Throughout our website, we list email addresses as a convenient option for contacting Columbia Health. However, we cannot guarantee the confidentiality or immediacy of email communication, and therefore, email should never be used in an emergency.

Students: please use the secure messaging on the Patient Portal in lieu of email. You will need your UNI and password.

Notice of Privacy Practices

These records are not part of students’ educational records and are not available to deans or faculty. To further protect the privacy of students, we require students' written consent (for Counseling and Psychological Services as well as for Medical Services) to release information about their care.

There are rare exceptions to the right to privacy and to the confidentiality practices described above, such as in situations that pose a threat to life or in which there is reason to believe a child is being abused. If you have questions regarding our confidentiality policies, contact us:

  • For Counseling and Psychological Services, questions may be directed to Associate Director for Operations at 212-854-2878.
  • For Medical Services, questions may be directed to Associate Director of Patient Services at 212-854-7426.
  • For more information about patients' rights and responsibilities, download the Patient Bill of Rights and the Patient Responsibilities resources.

Clinicians work as a team and consult with one another as needed. When necessary to insure the quality and coordination of care, there may also be communication between these two clinical services and other divisions of Columbia Health.

Each clinical service maintains secure and private treatment records. Read our Notice of Privacy Practices for more info.

The Family Educational Rights Privacy Act (FERPA) regulates disclosure of disability documentation and records maintained by Disability Services. Under this federal act, prior written consent by the student is required before Disability Services may release disability documentation or records, except under very specific circumstances. Read our Notice of Privacy Practices for more info.

Neither your registration with Disability Services nor approval for accommodations is indicated in any way on your Columbia transcript.

Sexual Violence Response is a New York State-certified rape crisis center, providing confidential crisis counseling, intervention, and advocacy on behalf of survivors of violence.

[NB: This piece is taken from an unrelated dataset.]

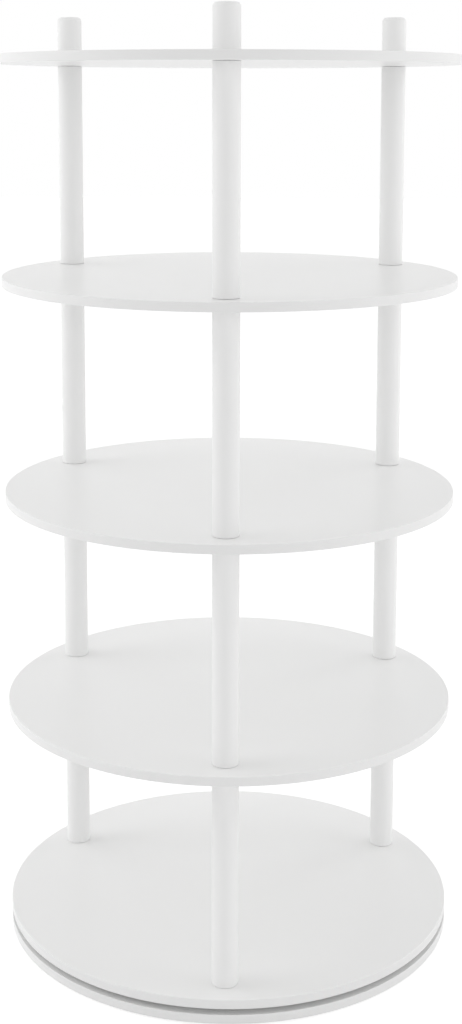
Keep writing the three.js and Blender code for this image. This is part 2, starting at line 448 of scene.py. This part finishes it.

Under N.Y. CPLR § 4510 – New York State Rape Crisis Counselor Confidentiality, a rape crisis counselor shall not be required to disclose a communication made by his or her client to him or her, or advice given thereon, in the course of his or her services nor shall any clerk, stenographer or other person working for the same program as the rape crisis counselor or for the rape crisis counselor be allowed to disclose any such communication or advice given thereon nor shall any records made in the course of the services given to the client or recording of any communications made by or to a client be required to be disclosed, nor shall the client be compelled to disclose such communication or records, except:

  1. that a rape crisis counselor may disclose such otherwise confidential communication to the extent authorized by the client; 
  2. that a rape crisis counselor shall not be required to treat as confidential a communication by a client which reveals the intent to commit a crime or harmful act; 
  3. in a case in which the client waives the privilege by instituting charges against the rape crisis counselor or the rape crisis program and such action or proceeding involves confidential communications between the client and the rape crisis counselor.